Data consumption increase in lockdown – should we flatten this curve?

Yes, we are not flying, driving, shopping as we were a few months ago but we are increasing consumption in other ways. The Covid-19 lockdown has driven up broadband and cellular internet usage to twice its usual levels (OpenReach). Working and educating remotely, streaming services and video calls are all up as we are stuck inside with our screens.

Digital data consumption is often removed from the impact it has on the environment, romanticised with words like the cloud and streaming, it seems like part of the water cycle, natural, harmless.

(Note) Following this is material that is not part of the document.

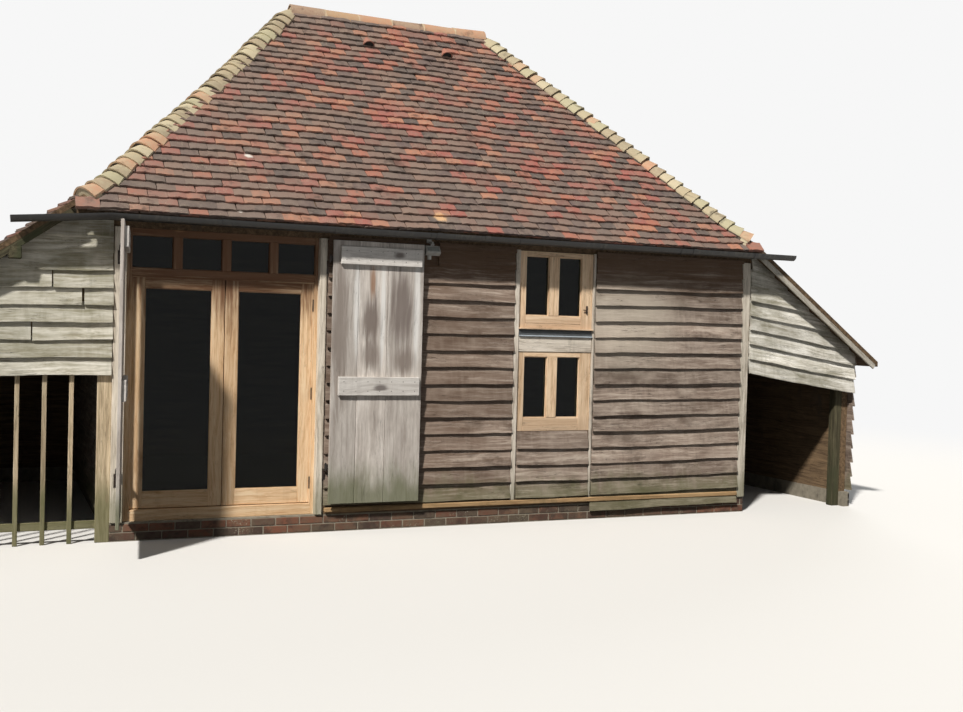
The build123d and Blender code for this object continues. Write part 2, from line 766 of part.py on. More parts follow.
def window(bottom, top):
    """One oak window of two lights set flush in the front wall."""
    y0 = -wall_y - window_proud
    y1 = y0 + window_depth
    first = window_left + light_left_jamb
    last = window_right - light_right_jamb
    width = (last - first - light_mullion) / 2
    glass_y = y0 + window_glass_proud
    half = glass_thickness / 2
    z0 = bottom + light_sill
    z1 = top - light_head
    timbers = [block(window_left, first, y0, y1, bottom, top),
               block(last, window_right, y0, y1, bottom, top),
               block(first, last, y0, y1, bottom, z0),
               block(first, last, y0, y1, z1, top),
               block(first + width, last - width, y0, y1, z0, z1)]
    slots = []
    for x in (first, last - width):
        pane = (x - glass_rebate, x + width + glass_rebate, glass_y - half, glass_y + half,
                z0 - glass_rebate, z1 + glass_rebate)
        slots.append(glass_slot(pane))
        keep("window_glass", block(*pane))
    keep("window_frames", *cut_all(timbers, slots))


def window_trim():
    """Cover strips, the board between the windows and the lead apron over it."""
    front = -wall_y
    face = front - cover_strip_thickness
    foot = drip_board_bottom + drip_board_height
    keep("window_trim",
         block(window_left - cover_strip_left, window_left, face, front, foot, plate_bottom),
         block(window_right, window_right + cover_strip_right, face, front, foot, plate_bottom),
         block(window_left + 2, window_right - 2, front - apron_thickness, front,
               lower_window_top, flashing_bottom - 2))
    lip = window_proud + 2
    lead = side_prism([(front, flashing_top), (front - lip, flashing_top),
                       (front - flashing_reach, flashing_bottom),
                       (front - flashing_reach + flashing_thickness, flashing_bottom),
                       (front - lip + flashing_thickness, flashing_top - flashing_thickness),
                       (front, flashing_top - flashing_thickness)],
                      window_left + 2, window_right - 2)
    keep("window_flashing", lead)


def half_pipe(length):
    """A half-round gutter along X from the origin, open side up, rim at Z = 0."""
    outer = Rot(0, 90, 0) * Cylinder(gutter_radius, length)
    inner = Rot(0, 90, 0) * Cylinder(gutter_radius - gutter_wall, length - 2 * gutter_wall)
    below = Pos(0, 0, -gutter_radius / 2) * Box(length, 2 * gutter_radius, gutter_radius)
    return Pos(length / 2, 0, 0) * ((outer - inner) & below)


def gutters():
    """Half-round gutters with their brackets; the left run droops past the hip."""
    y = -eaves_y + fascia_setback - gutter_fascia_gap - gutter_radius
    level = gutter_top
    main = Pos(-gutter_bend, y, level) * half_pipe(gutter_bend + gutter_right_end)
    tail_length = (gutter_left_end - gutter_bend) / math.cos(math.radians(gutter_droop))
    tail = Pos(-gutter_bend, y, level) * mirror_x(Rot(0, gutter_droop, 0) * half_pipe(tail_length))
    reach = 2 * gutter_radius
    clear = Pos(-gutter_bend, y, level) * Rot(0, 90, 0) * Cylinder(gutter_radius - gutter_wall, 2 * reach)
    above = block(-gutter_bend - reach, -gutter_bend + reach, y - gutter_radius, y + gutter_radius,
                  level, level + gutter_radius)
    keep("gutter_front", (main + tail) - clear - above)
    keep("gutter_back", Pos(-gutter_right_end, -y, level) * half_pipe(2 * gutter_right_end))
    first = -gutter_bend + gutter_bracket_inset
    spacing = (eaves_x - gutter_bracket_inset - first) / (gutter_bracket_count - 1)
    half = gutter_bracket_width / 2
    rim = gutter_radius + gutter_bracket_thickness
    low = level - rim
    high = level - gutter_bracket_drop
    for index in range(gutter_bracket_count):
        x = first + index * spacing
        axis = Pos(x, y, level) * Rot(0, 90, 0)
        strap = axis * Cylinder(rim, gutter_bracket_width)
        strap = strap - axis * Cylinder(gutter_radius, gutter_bracket_width + 2 * past)
        strap = strap & block(x - half, x + half, y - rim, y + rim, low, high)
        tab = block(x - half, x + half, y + gutter_radius, -eaves_y + fascia_setback,
                    high - gutter_bracket_tab, high)
        bracket = strap + tab
        keep("gutter_brackets", bracket, mirror_y(bracket))


def lamp():
    """Outside lamp on a tilting arm under the eaves, with its sensor below."""
    front = -wall_y
    centre = lamp_left + lamp_width / 2
    pivot_y = front - lamp_pivot_reach
    pivot_z = lamp_low - lamp_pivot_drop
    half = lamp_plate / 2
    low = lamp_low
    plate_face = front - lamp_plate_thickness
    plate = block(centre - half, centre + half, plate_face, front, low, low + lamp_plate)
    width = lamp_arm / 2
    arm = block(centre - width, centre + width, pivot_y, plate_face, low, low + lamp_arm)
    fork = block(centre - width, centre + width, pivot_y - width, pivot_y + width,
                 pivot_z - width, low + lamp_arm)
    ear_x = width + lamp_ear_gap
    pin_length = lamp_arm + 2 * (lamp_ear_gap + lamp_ear_thickness)
    pin = Pos(centre, pivot_y, pivot_z) * Rot(0, 90, 0) * Cylinder(lamp_pin_radius, pin_length)
    keep("lamp_bracket", plate + arm + fork + pin)
    head = Box(lamp_width, lamp_depth, lamp_height)
    head = fillet(head.edges().filter_by(Axis.X), lamp_edge_radius)
    head_z = pivot_z - lamp_height / 2 - lamp_pivot_lift
    head = Pos(centre, pivot_y, head_z) * Rot(-lamp_tilt, 0, 0) * head
    bore = Pos(centre, pivot_y, pivot_z) * Rot(0, 90, 0) * Cylinder(lamp_pin_radius + lamp_pin_gap,
                                                                    pin_length + 2 * past)
    for x0 in (centre - ear_x - lamp_ear_thickness, centre + ear_x):
        ear = block(x0, x0 + lamp_ear_thickness, pivot_y - lamp_ear_width / 2, pivot_y + lamp_ear_width / 2,
                    pivot_z - lamp_ear_drop, pivot_z + lamp_ear_width / 2)
        head = head + (ear - bore)
    sensor_x = centre - sensor_offset
    sensor_z = pivot_z - sensor_drop
    head = head + Pos(sensor_x, pivot_y, sensor_z) * Cylinder(sensor_radius, sensor_length)
    neck_z = pivot_z - sensor_neck_drop
    head = head + Pos(sensor_x, pivot_y, neck_z) * Cylinder(sensor_neck_radius, sensor_neck_length)
    keep("lamp_head", head)


roof_slopes()
plates = wall_plates()
keep("wall_plates", *plates)
roof_frame = rafters(plates)
fascias()
ridge_and_hips()
base()
walls()
leanto_walls(roof_frame)
store_slats()
door_frame()
glazed_leaf(-1)
glazed_leaf(1)
outer_leaves()
window(upper_window_bottom, upper_window_top)
window(lower_window_bottom, lower_window_top)
window_trim()
gutters()
lamp()

os.makedirs("parts", exist_ok=True)
for node, solids in parts.items():
    shape = solids[0] if len(solids) == 1 else Compound(children=solids)
    export_step(shape, "parts/" + node + ".step")
print(len(parts), "nodes,", sum(len(solids) for solids in parts.values()), "solids")
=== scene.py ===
import logging
import math
from dataclasses import dataclass, field, replace
from enum import Enum
from typing import Callable, Optional, Sequence, Union

import bpy
import numpy as np
from mathutils import Matrix


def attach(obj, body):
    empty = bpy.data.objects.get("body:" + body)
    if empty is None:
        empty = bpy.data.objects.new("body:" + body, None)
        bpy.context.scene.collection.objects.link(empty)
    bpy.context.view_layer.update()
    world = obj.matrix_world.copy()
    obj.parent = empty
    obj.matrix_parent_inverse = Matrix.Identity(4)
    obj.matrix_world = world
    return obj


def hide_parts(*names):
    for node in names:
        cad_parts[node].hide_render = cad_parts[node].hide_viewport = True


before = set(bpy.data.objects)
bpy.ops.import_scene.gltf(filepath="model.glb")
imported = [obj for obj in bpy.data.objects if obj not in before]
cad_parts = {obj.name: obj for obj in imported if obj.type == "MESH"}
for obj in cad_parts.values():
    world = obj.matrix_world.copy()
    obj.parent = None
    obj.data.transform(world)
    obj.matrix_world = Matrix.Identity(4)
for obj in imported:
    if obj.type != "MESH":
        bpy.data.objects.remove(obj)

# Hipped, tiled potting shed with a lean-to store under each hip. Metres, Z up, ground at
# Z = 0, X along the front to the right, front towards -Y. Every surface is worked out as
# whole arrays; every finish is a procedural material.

logging.basicConfig(level=logging.INFO, format="%(name)s: %(message)s")
log = logging.getLogger("potting_shed")

Array = np.ndarray
Point = tuple[float, float, float]
Socket = bpy.types.NodeSocket
Value = Union[Socket, float, tuple]
Inputs = dict[Union[str, int], Value]

UP = (0.0, 0.0, 1.0)
RIGHT, LEFT = (1.0, 0.0, 0.0), (-1.0, 0.0, 0.0)
FRONT, BACK = (0.0, -1.0, 0.0), (0.0, 1.0, 0.0)

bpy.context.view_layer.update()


class Body(Enum):
    """The rigid bodies that pieces ride on."""

    SHED = "shed"
    GLAZED_LEFT = "glazed_leaf_left"
    GLAZED_RIGHT = "glazed_leaf_right"
    OUTER_LEFT = "outer_leaf_left"
    OUTER_RIGHT = "outer_leaf_right"
    LAMP = "lamp_head"


class Axis(Enum):
    """The way a timber's grain runs."""

    X = 0
    Y = 1
    Z = 2


class GrainFrom(Enum):
    """Where a wood finish reads the run of its grain."""

    TIMBER = "grain"
    PLACE = "place"


# ---------------------------------------------------------------- numbers and surfaces


class Dice:
    """Seeded random numbers, so that every run draws the same building."""

    def __init__(self, seed: int) -> None:
        """Start a stream of numbers from a seed."""
        self._stream = np.random.default_rng(seed)

    def spread(self, shape: Union[int, tuple], reach: float) -> Array:
        """Even numbers between minus and plus reach."""
        return self._stream.uniform(-reach, reach, shape)

    def between(self, shape: Union[int, tuple], low: float, high: float) -> Array:
        """Even numbers between two limits."""
        return self._stream.uniform(low, high, shape)

    def tone(self, count: int) -> Array:
        """One number from 0 to 1 for each piece."""
        return self._stream.uniform(0.0, 1.0, count)


def ripple(where: Array, phase: Array, length: float) -> Array:
    """Uneven wave between about -1 and 1.

    Formula: a sum of four sines, each 2.3 times shorter and 0.55 times lower than the one
    before, with a phase that differs for every piece.

    Args:
        where: distance along the piece, in metres.
        phase: a number for each piece, of a shape that fits where.
        length: the longest wave, in metres.

    Returns:
        The wave's height, of the same shape as where.
    """
    sines, shorter, lower = 4, 2.3, 0.55
    total = np.zeros(np.broadcast(where, phase).shape)
    height = 0.0
    for octave in range(sines):
        size = lower ** octave
        turn = 2.0 * math.pi * shorter ** octave / length
        total += size * np.sin(turn * where + phase * (12.9 + 7.7 * octave))
        height += size
    return total / (0.75 * height)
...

The reality is warehouse-like Data Centres full of temperature conditioned electronics around the world, in addition to cables, data exchanges and billions of personal devices, all material and energy dense. Current figures are the internet emits 1BN tonnes of greenhouse gases in a year (Science Focus), more than the airline industry did in 2018 at 917MN tonnes (ICCT). If this is now doubling in usage, that should not be ignored.

Screens and people
Screens and people

Some of the few businesses doing well from the crises are the online media services, with television broadcast media struggling to fill schedules. This is a good time to gain subscribers to streaming services, some opportunistic porn sites are offering introductory deals now. Netflix is up 16 Million (BBC News), double the increase this time last year. 

Pub quiz video calls, webinars, online recipes, live work outs and theatre broadcasts are now part of my week which never normally would be. Digitisation of usually analogue experiences is a symptom of us trying to maintain our lifestyles in isolation. These are all creating data which never would have existed before.

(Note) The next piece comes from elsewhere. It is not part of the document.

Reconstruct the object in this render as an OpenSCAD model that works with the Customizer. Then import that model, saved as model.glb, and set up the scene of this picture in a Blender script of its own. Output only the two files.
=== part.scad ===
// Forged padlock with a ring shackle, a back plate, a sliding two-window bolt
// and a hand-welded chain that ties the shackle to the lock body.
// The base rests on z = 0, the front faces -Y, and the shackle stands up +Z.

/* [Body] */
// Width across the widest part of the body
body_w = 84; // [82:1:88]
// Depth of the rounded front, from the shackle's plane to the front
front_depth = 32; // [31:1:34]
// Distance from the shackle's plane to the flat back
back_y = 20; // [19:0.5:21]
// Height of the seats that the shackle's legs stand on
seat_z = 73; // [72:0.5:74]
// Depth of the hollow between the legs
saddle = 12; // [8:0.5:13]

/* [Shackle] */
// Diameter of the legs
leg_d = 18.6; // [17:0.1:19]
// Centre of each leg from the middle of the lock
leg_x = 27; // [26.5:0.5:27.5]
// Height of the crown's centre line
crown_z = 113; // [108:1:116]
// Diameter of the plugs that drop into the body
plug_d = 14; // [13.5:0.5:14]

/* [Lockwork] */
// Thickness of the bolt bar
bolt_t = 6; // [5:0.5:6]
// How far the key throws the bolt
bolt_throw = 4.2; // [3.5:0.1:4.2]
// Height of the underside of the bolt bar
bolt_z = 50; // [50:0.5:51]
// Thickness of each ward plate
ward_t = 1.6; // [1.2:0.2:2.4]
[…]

The usual evening peaks in usage are now higher and spread more through the day. The BBC is offering advice to speed up connections by using mobile data where possible, but this uses more energy that Wifi or wired connections. They should instead advise for where the data can easily be reduced as then it would be faster for those using it.  

We have been in lockdown for a few weeks now, it might be a good time to look at where we are personally consuming and producing data before they become habits.

  • YouTube and Netflix reduced their bit rate (data richness) to keep up with the increase in demand, but you could swap if you can’t tell the difference
  • Make voice calls over video calls
  • Remember broadcast media? – see what’s on the TV guide and on the radio before starting streaming. This is distributed nationally the energy it uses per user is less
  • Send one message with it all in rather than 5 little ones
  • Turn off autoplay on Instagram and Facebook videos
  • Use WiFi over mobile data
  • Put your devices on battery saving mode as this stops background activity on apps
  • Look into how much data your apps use even the same functionality does not mean same usage – (I tested video calls below)
Data used on different video calling apps

These are often easier said than done, but my best memories of the past few months have all been away from the screen not on it. This is the start of a digital society, so we should try and make it sustainable. ‘Flight shaming’ was effecting air travel, so might ‘streaming shaming’ one day change the way we use the internet.